You try to course-correct with follow-ups. "No, keep the session logic." The assistant
apologizes profusely and restores some code while quietly breaking something else. Three prompts later,
you're running git reset --hard and wondering if you should just do it yourself.
This is how most people start with AI coding assistants. It works fine for trivial tasks, but for anything complex, it's a recipe for chaos. The model loses context, starts hallucinating, and you end up babysitting it more than you'd spend just writing the code.
The "Thousand-Line Prompt" Era
The intermediate solution many engineers discover is pre-planning. Instead of iterating in chat, you spend a session preparing a directory of detailed prompts. Something like:
instructions/
├── summary.md
├── stage-1-setup.md
├── stage-2-core-logic.md
├── stage-3-integration.md
└── stage-4-testing.md
Each file contains exhaustive instructions: "First, update the user model in
models/user.ts to add these three fields. Then modify the validation schema. Don't
touch the auth middleware yet, we'll do that in stage 3..."
This approach actually works. The model stays focused, hallucinations drop significantly, and you maintain control over each stage. The problem? Your prompts balloon to thousands of lines. Reviewing them becomes nearly impossible. You're essentially writing documentation so detailed that you might as well have written the code itself. It's powerful but painful.

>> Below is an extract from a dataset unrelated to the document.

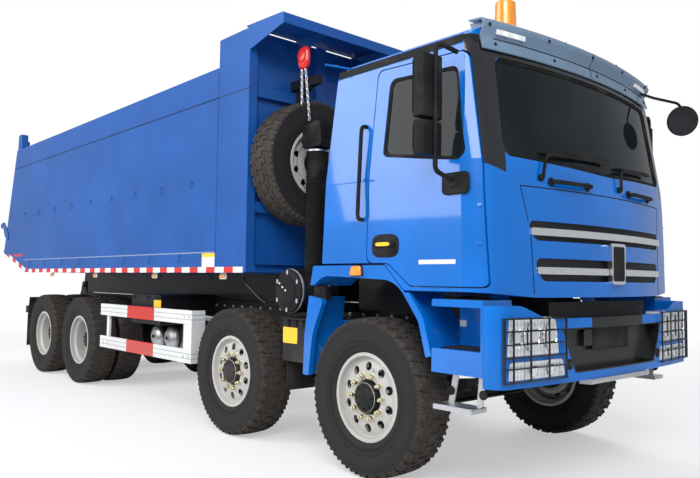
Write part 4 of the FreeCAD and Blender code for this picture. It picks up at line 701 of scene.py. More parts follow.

Planning the Plan (Yes, Really)
Since Cursor and other tools introduced Plan mode, there's a better way. The key insight is this: Plan mode produces manageable output. A plan is rarely more than a few hundred lines, which means you can actually review and adjust it.
For small to medium tasks, you can just use Plan mode directly and execute. But for the really complex stuff—bootstrapping a new service, major refactorings, features that touch dozens of files—you can use Plan mode to build that documentation directory for you.

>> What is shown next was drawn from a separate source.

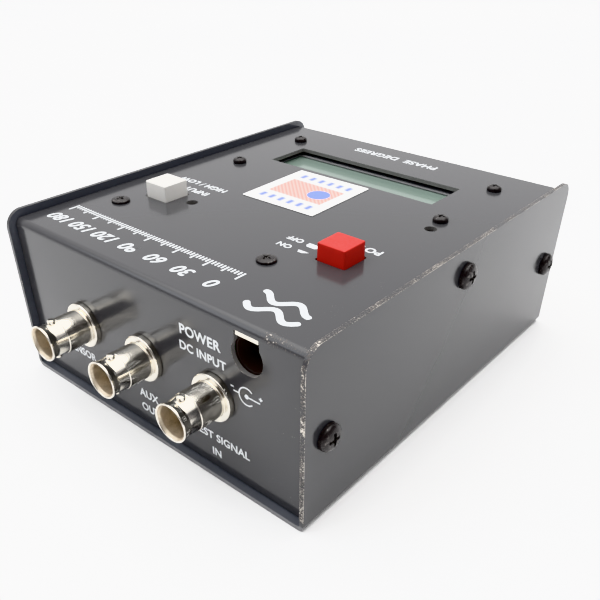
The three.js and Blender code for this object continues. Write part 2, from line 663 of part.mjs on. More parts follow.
function powerJackPin() {
  const tip = POWER_FACE + POWER_JACK.pinFromFace;
  const tail = POWER_FACE + POWER_JACK.length;
  const radius = POWER_JACK.pin;
  const profile = [
    [0, tip], [radius * POWER_JACK.pinTaper, tip], [radius, tip + POWER_JACK.pinTip], [radius, tail],
    [0, tail],
  ];
  return turned(profile, 'y', { x: POWER_JACK.x, y: 0, z: POWER_JACK.z });
}

function powerJackStrip() {
  const low = POWER_BODY_TOP + SEAT;
  const left = POWER_JACK.x - STRIP.width / 2;
  const right = POWER_JACK.x + STRIP.width / 2;
  const near = FRONT + STRIP.lipInset;
  const strip = box(left, right, near, near + STRIP.length, low, low + STRIP.thickness);
  const lip = box(left, right, near, near + STRIP.thickness, low, low + STRIP.lip);
  return join(strip, lip);
}

// ---- label --------------------------------------------------------------------------------

function topLabel() {
  const geometry = new THREE.BoxGeometry(LABEL.width, LABEL.depth, LABEL.thickness);
  geometry.rotateZ(LABEL.turn);
  geometry.translate(LABEL.x, LABEL.y, TOP + SEAT + LABEL.thickness / 2);
  return solid(geometry);
}

// ---- assembly -----------------------------------------------------------------------------

function geometryOf(body) {
  const { vertProperties, triVerts } = body.getMesh();
  const geometry = new THREE.BufferGeometry();
  geometry.setAttribute('position', new THREE.BufferAttribute(new Float32Array(vertProperties), 3));
  geometry.setIndex(new THREE.BufferAttribute(new Uint32Array(triVerts), 1));
  geometry.computeVertexNormals();
  return geometry;
}

const meter = new THREE.Group();

function addPiece(name, body, paint) {
  const mesh = new THREE.Mesh(geometryOf(body), new THREE.MeshStandardMaterial(PAINTS[paint]));
  mesh.name = name;
  meter.add(mesh);
}

function addCase() {
  addPiece('case_cover', caseCover(), 'enamel');
  addPiece('case_chassis', caseChassis(), 'enamel');
  const seat = CASE.width / 2 + SEAT;
  for (const [place, at] of Object.entries(SIDE_SCREWS)) {
    addPiece(`side_screw_left_${place}`, panScrew(SIDE_SCREW, 'minusX', { x: -seat, ...at }), 'blackOxide');
    addPiece(`side_screw_right_${place}`, panScrew(SIDE_SCREW, 'x', { x: seat, ...at }), 'blackOxide');
  }
  addPiece('top_label', topLabel(), 'paper');
}

function addDisplay() {
  displayScrewPlaces().forEach((at, index) => {
    const screw = panScrew(DISPLAY_SCREW, 'z', { ...at, z: TOP + SEAT });
    addPiece(`display_screw_${index + 1}`, screw, 'blackOxide');
    addPiece(`display_standoff_${index + 1}`, displayStandoff(at), 'aluminium');
  });
  addPiece('display_board', displayBoard(), 'board');
  addPiece('display_bezel', displayBezel(), 'bezel');
  addPiece('display_glass', displayGlass(), 'displayGlass');
  addPiece('display_header', displayHeader(), 'chip');
}

function addMainBoard() {
  for (const [side, at] of Object.entries(BOARD_SCREWS)) {
    addPiece(`board_screw_${side}`, panScrew(BOARD_SCREW, 'z', { ...at, z: TOP + SEAT }), 'blackOxide');
    addPiece(`board_standoff_${side}`, boardStandoff(at), 'aluminium');
  }
  addPiece('main_board', mainBoard(), 'board');
  for (const [name, place] of Object.entries(CHIPS)) {
    addPiece(`${name}_chip`, dipChip(place), 'chip');
  }
  addPiece('voltage_regulator', regulator(), 'chip');
  addPiece('filter_capacitor', filterCapacitor(), 'can');
  for (const [side, at] of Object.entries(TRIMMERS)) {
    addPiece(`trimmer_body_${side}`, trimmerBody(at), 'trimmerBlue');
    addPiece(`trimmer_rotor_${side}`, trimmerRotor(at), 'trimmerRotor');
  }
}

function addSwitches() {
  for (const [name, at] of Object.entries(BUTTONS)) {
    addPiece(`${name}_switch_body`, switchBody(at), 'switchPlastic');
    addPiece(`${name}_switch_plunger`, switchPlunger(at), 'whitePlastic');
    addPiece(`${name}_switch_spring`, returnSpring(at), 'springSteel');
    addPiece(`${name}_button_cap`, buttonCap(at), name === 'power' ? 'redPlastic' : 'whitePlastic');
  }
}

function addJacks() {
  for (const [place, x] of Object.entries(JACKS)) {
    addPiece(`${place}_jack_shell`, jackShell(x), 'nickel');
    addPiece(`${place}_jack_insulator`, jackInsulator(x), 'ptfe');
    addPiece(`${place}_jack_contact`, jackContact(x), 'gold');
    addPiece(`${place}_jack_nut`, jackNut(x), 'nickel');
    addPiece(`${place}_jack_lead`, jackLead(x), 'tinned');
  }
  addPiece('power_jack_body', powerJackBody(), 'jackPlastic');
  addPiece('power_jack_pin', powerJackPin(), 'tinned');
  addPiece('power_jack_strip', powerJackStrip(), 'nickel');
}

addCase();
addDisplay();
addMainBoard();
addSwitches();
addJacks();
meter.position.set(0, -(JACK_RIM_Y + CASE.depth) / 2, 0);

export default meter;
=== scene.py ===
"""Looks of a small antenna phase meter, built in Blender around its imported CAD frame.

Lengths are millimetres until a mesh is made, when they become metres. +Z is up and the connector
panel faces -Y. "Back" is a distance from the cover's connector edge towards the display end.
Every place comes from the frame's own boxes; the shapes below add what the plain solids leave out.
"""

import json
import math

import bmesh
import bpy
from mathutils import Matrix, Vector


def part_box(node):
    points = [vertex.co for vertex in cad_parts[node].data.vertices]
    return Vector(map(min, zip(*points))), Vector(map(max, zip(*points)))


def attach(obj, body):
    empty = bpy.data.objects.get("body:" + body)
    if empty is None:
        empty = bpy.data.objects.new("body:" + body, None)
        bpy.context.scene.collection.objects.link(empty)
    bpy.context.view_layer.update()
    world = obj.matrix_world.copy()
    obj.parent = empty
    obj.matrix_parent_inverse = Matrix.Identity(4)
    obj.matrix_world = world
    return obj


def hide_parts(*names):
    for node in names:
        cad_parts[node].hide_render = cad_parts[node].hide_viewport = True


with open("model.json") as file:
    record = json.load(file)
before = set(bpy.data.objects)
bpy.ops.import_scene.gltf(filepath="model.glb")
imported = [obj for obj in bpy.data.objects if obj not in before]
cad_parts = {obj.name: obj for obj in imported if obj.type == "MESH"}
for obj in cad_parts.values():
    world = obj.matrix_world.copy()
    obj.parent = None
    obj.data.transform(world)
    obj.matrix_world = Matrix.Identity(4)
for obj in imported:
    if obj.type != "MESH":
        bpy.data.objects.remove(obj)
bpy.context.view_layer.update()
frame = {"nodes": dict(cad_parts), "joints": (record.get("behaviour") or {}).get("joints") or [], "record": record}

MM = 0.001

# ---- driving dimensions ----

SHEET = 1.2
BEND = 2.0
COVER_CORNER = 5.0
ROUND_STEPS = 8
SMOOTH_ANGLE = 32

WINDOW = {"left": 31.4, "right": 29.4, "front": 6.6, "rear": 9.6, "corner": 0.5}
BUTTON_HOLE = {"size": 9.2, "corner": 0.6}
ACCESS_HOLE_RADIUS = 1.7
SCREW_HOLE_CLEARANCE = 0.1
# Shares of a screw's head: of its radius, and for wall and recess of its height.
SCREW = {"shank": 0.5, "rim": 0.96, "wall": 0.34, "recess": 0.62, "wing": 1.12, "wing_width": 0.25}
THREAD = {"pitch": 0.42, "root": 0.8}
DISPLAY = {"corner": 1.2, "wall": 0.5, "view": (64.5, 18), "view_corner": 0.8}
TAB = {"end": 9.5, "top": 9, "relief": 3, "inset": 0.05}
POWER_HOLE = {"radius": 4.6, "notch_width": 7.2, "top": 5.5}
SOCKET = {"mouth": 4.25, "bore": 3.9, "bore_depth": 9, "strip": 0.4}
JACK = {
    "rim": 4.85, "lip": 0.55, "flare": 2.3, "neck": 4.42, "step": 5.2, "barrel": 4.83,
    "bore": 4.05, "bore_depth": 8.6, "flange_thickness": 1.7, "thread": 4.6, "thread_pitch": 0.8,
    "lug": 1.0, "lug_reach": 5.5, "lug_back": 3.9,
}
INSULATOR = {"bore": 1.2, "counterbore": 0.45, "counterbore_depth": 0.5}
CONTACT = {"bore": 0.7, "bore_depth": 4, "tail": 0.8, "slot": 0.12, "slot_depth": 3}
LABEL = {
    "width": 25.8, "depth": 27.4, "turn": 0.018, "field": (19, 11.6), "disc": 3.4, "disc_at": 4.6,
    "row": 2.6, "rows_at": 9.4, "dash_pitch": 3.4, "hatch_pitch": 1.5,
}
CAP = {"corner": 0.4, "edge": 0.28, "draft": 0.05, "foot": 0.2, "socket": 3.4, "socket_depth": 3.5}
SCALE = {
    "degrees": 30, "numbers": 7, "numbers_at": (16.5, 12.4), "number_pitch": 9.7, "height": 3.9,
    "ticks": 61, "ticks_at": (18.6, 19.2), "tick_pitch": 1.07, "line": 0.5,
    "tens": 3.6, "fives": 2.7, "ones": 1.7,
}
PHASE_MARK = {"at": (35.1, 12.1), "width": 14.2, "height": 3, "line": 1.6, "cycles": 1.5, "level": 2.5}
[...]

Think of it like Xzibit on Pimp My Ride: "Yo dawg, I heard you like planning, so I put a plan in your plan so you can plan while you plan."
The Process
Here's how it works:
1. Ask Plan mode to build your documentation directory
The crucial part is being explicit about what you want:
Please prepare a detailed implementation plan for migrating our auth
system from sessions to JWT. Create this as a directory structure
where each stage is its own markdown file. This plan is specifically
for another agent to execute, so be thorough and specific about file
locations and changes. DO NOT modify any code yet.
2. Review the plan
You'll get something manageable—maybe 200-300 lines total. You can actually read this. Check if stages make sense. Add edge cases the model missed. A useful trick: ask "Does this plan look complete to you?" Sometimes the model will realize it forgot to handle migrations, or testing, or whatever.
3. Execute the plan
Switch to Agent mode and let it build the documentation directory. You'll end up with your feature-xyz/
folder full of detailed instructions.
4. Execute stage by stage
Now you're in familiar territory: "Using the instructions in stage-1-setup.md,
implement stage 1." Check the output. If it looks good, move to stage 2. If not, you know exactly
which stage went wrong and can adjust.
When to Actually Use This
Let me be clear: this approach is overkill for most tasks. If you're fixing a bug or adding a simple endpoint, just use Agent mode directly. This is for the big stuff:
- Bootstrapping new services
- Major architectural refactorings
- Large features that span many files
- Anything where "just running it" and seeing what breaks isn't acceptable
It's more time-consuming upfront, but you get predictable results and maintain control. No more
git reset --hard at 2 AM.
The Real Benefit
The best part isn't just the control—it's that you're forced to think through the problem first. By the time you've reviewed the plan and built the documentation, you actually understand what needs to happen. The AI becomes a force multiplier for your thinking, not a magic box that sometimes works.
Plus, that documentation directory? Keep it. Next time you need to do something similar, you have a template. Or when someone asks "how does our auth migration work?"—you literally have the manual.
Final Thoughts
AI coding assistants aren't going to write your app for you. Not yet, anyway. But used correctly, they can handle the tedious implementation details while you focus on architecture and edge cases. Plan mode is the first tool that makes this actually practical for complex work.
Just remember: the goal isn't to avoid coding. It's to avoid coding the boring parts while maintaining the same quality you'd write yourself. If you find yourself fighting with the model more than you'd spend just writing code, you're doing it wrong.
And maybe run git commit before you start. Just in case.
The final draft of this article was generated with AI assistance, but the idea and planning were crafted manually out of my head and experience. This is why there is a quick summary on the top.